▶ **Data shown**
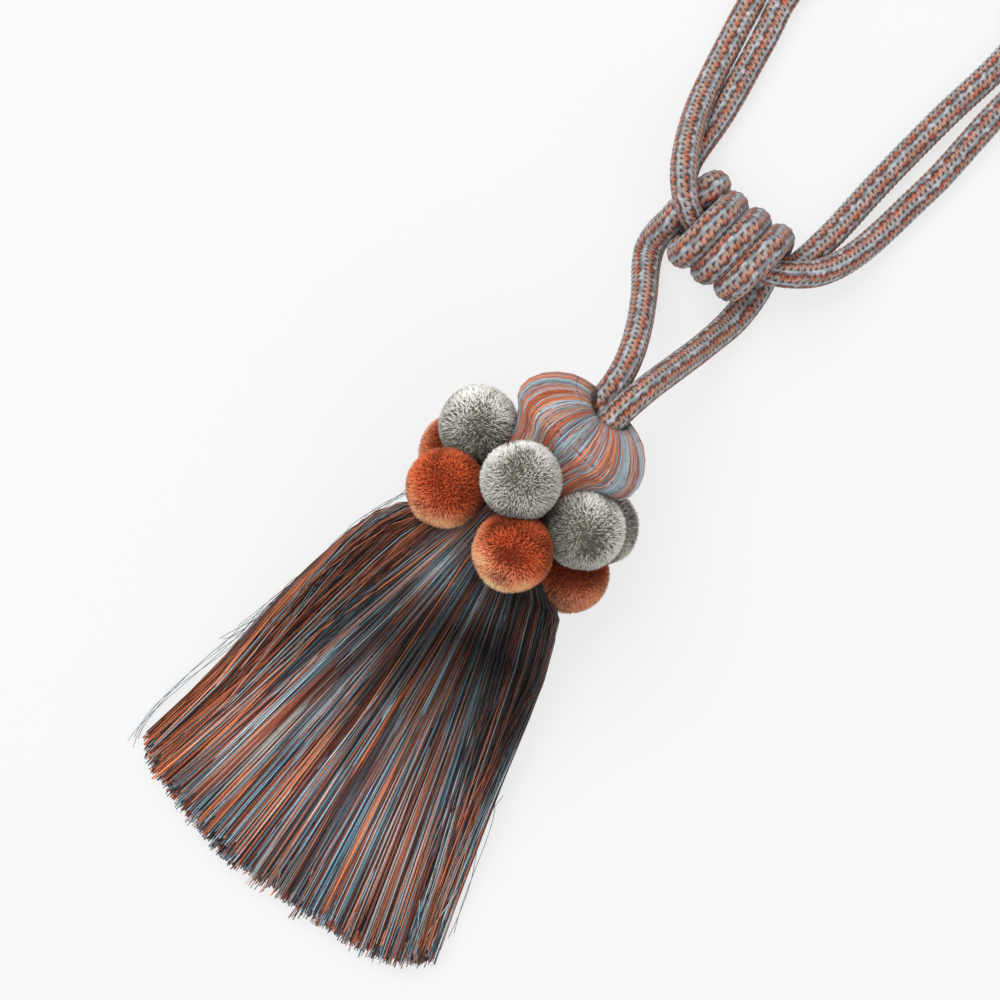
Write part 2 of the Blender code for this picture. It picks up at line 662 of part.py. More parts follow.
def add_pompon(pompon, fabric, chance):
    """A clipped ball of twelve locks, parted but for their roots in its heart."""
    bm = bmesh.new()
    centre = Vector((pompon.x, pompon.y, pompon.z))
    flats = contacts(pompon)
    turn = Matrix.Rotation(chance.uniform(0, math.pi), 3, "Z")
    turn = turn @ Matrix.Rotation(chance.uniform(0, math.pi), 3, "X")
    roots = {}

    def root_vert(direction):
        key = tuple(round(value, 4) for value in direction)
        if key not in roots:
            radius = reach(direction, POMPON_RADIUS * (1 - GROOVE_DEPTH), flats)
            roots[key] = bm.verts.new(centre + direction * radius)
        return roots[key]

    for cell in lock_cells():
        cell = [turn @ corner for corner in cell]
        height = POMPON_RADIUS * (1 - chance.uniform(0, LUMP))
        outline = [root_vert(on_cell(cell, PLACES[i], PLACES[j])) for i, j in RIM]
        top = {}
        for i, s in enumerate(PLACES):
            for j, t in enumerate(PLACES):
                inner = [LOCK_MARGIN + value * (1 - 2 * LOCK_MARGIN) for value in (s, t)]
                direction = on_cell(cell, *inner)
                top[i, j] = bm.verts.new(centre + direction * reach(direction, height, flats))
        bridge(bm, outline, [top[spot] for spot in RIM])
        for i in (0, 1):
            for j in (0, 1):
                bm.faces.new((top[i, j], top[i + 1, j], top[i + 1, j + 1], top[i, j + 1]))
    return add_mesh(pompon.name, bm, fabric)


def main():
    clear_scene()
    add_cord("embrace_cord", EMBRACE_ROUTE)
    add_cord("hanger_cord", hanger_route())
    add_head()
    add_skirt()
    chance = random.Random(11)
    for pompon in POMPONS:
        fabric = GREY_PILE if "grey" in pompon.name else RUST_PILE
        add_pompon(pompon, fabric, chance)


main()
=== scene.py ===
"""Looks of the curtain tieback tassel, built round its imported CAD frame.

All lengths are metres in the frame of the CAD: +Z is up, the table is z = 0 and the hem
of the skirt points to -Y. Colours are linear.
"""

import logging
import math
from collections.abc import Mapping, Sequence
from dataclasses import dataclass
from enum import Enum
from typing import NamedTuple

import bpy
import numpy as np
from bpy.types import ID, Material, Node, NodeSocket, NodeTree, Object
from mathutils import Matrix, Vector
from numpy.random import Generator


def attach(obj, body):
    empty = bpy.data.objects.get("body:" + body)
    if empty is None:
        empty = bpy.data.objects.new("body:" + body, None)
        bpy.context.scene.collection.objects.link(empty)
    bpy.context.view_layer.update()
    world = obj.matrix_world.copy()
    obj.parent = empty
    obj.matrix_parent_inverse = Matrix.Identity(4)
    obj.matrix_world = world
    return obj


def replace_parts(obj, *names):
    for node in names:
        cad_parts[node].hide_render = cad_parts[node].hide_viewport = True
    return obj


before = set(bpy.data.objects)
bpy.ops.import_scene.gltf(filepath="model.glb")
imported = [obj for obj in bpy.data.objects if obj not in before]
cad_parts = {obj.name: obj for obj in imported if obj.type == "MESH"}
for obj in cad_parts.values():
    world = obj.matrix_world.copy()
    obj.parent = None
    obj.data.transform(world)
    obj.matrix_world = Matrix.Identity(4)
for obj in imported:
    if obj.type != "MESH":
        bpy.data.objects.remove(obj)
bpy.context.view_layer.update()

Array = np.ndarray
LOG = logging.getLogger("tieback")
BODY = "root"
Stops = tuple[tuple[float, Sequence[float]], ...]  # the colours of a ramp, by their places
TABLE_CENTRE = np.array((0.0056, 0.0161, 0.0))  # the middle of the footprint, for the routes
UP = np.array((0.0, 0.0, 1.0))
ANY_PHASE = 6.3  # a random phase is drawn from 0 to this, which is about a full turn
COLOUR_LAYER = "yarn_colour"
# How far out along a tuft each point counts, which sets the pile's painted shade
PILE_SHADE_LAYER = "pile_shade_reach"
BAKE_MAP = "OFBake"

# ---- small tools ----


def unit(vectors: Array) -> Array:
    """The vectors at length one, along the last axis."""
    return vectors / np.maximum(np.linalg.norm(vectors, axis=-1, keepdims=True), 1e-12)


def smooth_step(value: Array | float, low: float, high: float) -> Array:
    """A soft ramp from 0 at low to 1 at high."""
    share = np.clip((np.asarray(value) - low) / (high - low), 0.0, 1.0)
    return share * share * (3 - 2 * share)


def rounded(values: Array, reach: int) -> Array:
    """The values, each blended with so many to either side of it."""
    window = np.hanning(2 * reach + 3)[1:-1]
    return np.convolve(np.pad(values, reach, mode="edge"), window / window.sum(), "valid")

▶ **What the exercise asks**
The lines to extract from the data above begin with the line containing "for cell in" and end with the line containing "bpy.context.scene.collection.objects.link(empty)". Extract them exactly, including both.

▶ **Solution for this problem**
    for cell in lock_cells():
        cell = [turn @ corner for corner in cell]
        height = POMPON_RADIUS * (1 - chance.uniform(0, LUMP))
        outline = [root_vert(on_cell(cell, PLACES[i], PLACES[j])) for i, j in RIM]
        top = {}
        for i, s in enumerate(PLACES):
            for j, t in enumerate(PLACES):
                inner = [LOCK_MARGIN + value * (1 - 2 * LOCK_MARGIN) for value in (s, t)]
                direction = on_cell(cell, *inner)
                top[i, j] = bm.verts.new(centre + direction * reach(direction, height, flats))
        bridge(bm, outline, [top[spot] for spot in RIM])
        for i in (0, 1):
            for j in (0, 1):
                bm.faces.new((top[i, j], top[i + 1, j], top[i + 1, j + 1], top[i, j + 1]))
    return add_mesh(pompon.name, bm, fabric)


def main():
    clear_scene()
    add_cord("embrace_cord", EMBRACE_ROUTE)
    add_cord("hanger_cord", hanger_route())
    add_head()
    add_skirt()
    chance = random.Random(11)
    for pompon in POMPONS:
        fabric = GREY_PILE if "grey" in pompon.name else RUST_PILE
        add_pompon(pompon, fabric, chance)


main()
=== scene.py ===
"""Looks of the curtain tieback tassel, built round its imported CAD frame.

All lengths are metres in the frame of the CAD: +Z is up, the table is z = 0 and the hem
of the skirt points to -Y. Colours are linear.
"""

import logging
import math
from collections.abc import Mapping, Sequence
from dataclasses import dataclass
from enum import Enum
from typing import NamedTuple

import bpy
import numpy as np
from bpy.types import ID, Material, Node, NodeSocket, NodeTree, Object
from mathutils import Matrix, Vector
from numpy.random import Generator


def attach(obj, body):
    empty = bpy.data.objects.get("body:" + body)
    if empty is None:
        empty = bpy.data.objects.new("body:" + body, None)
        bpy.context.scene.collection.objects.link(empty)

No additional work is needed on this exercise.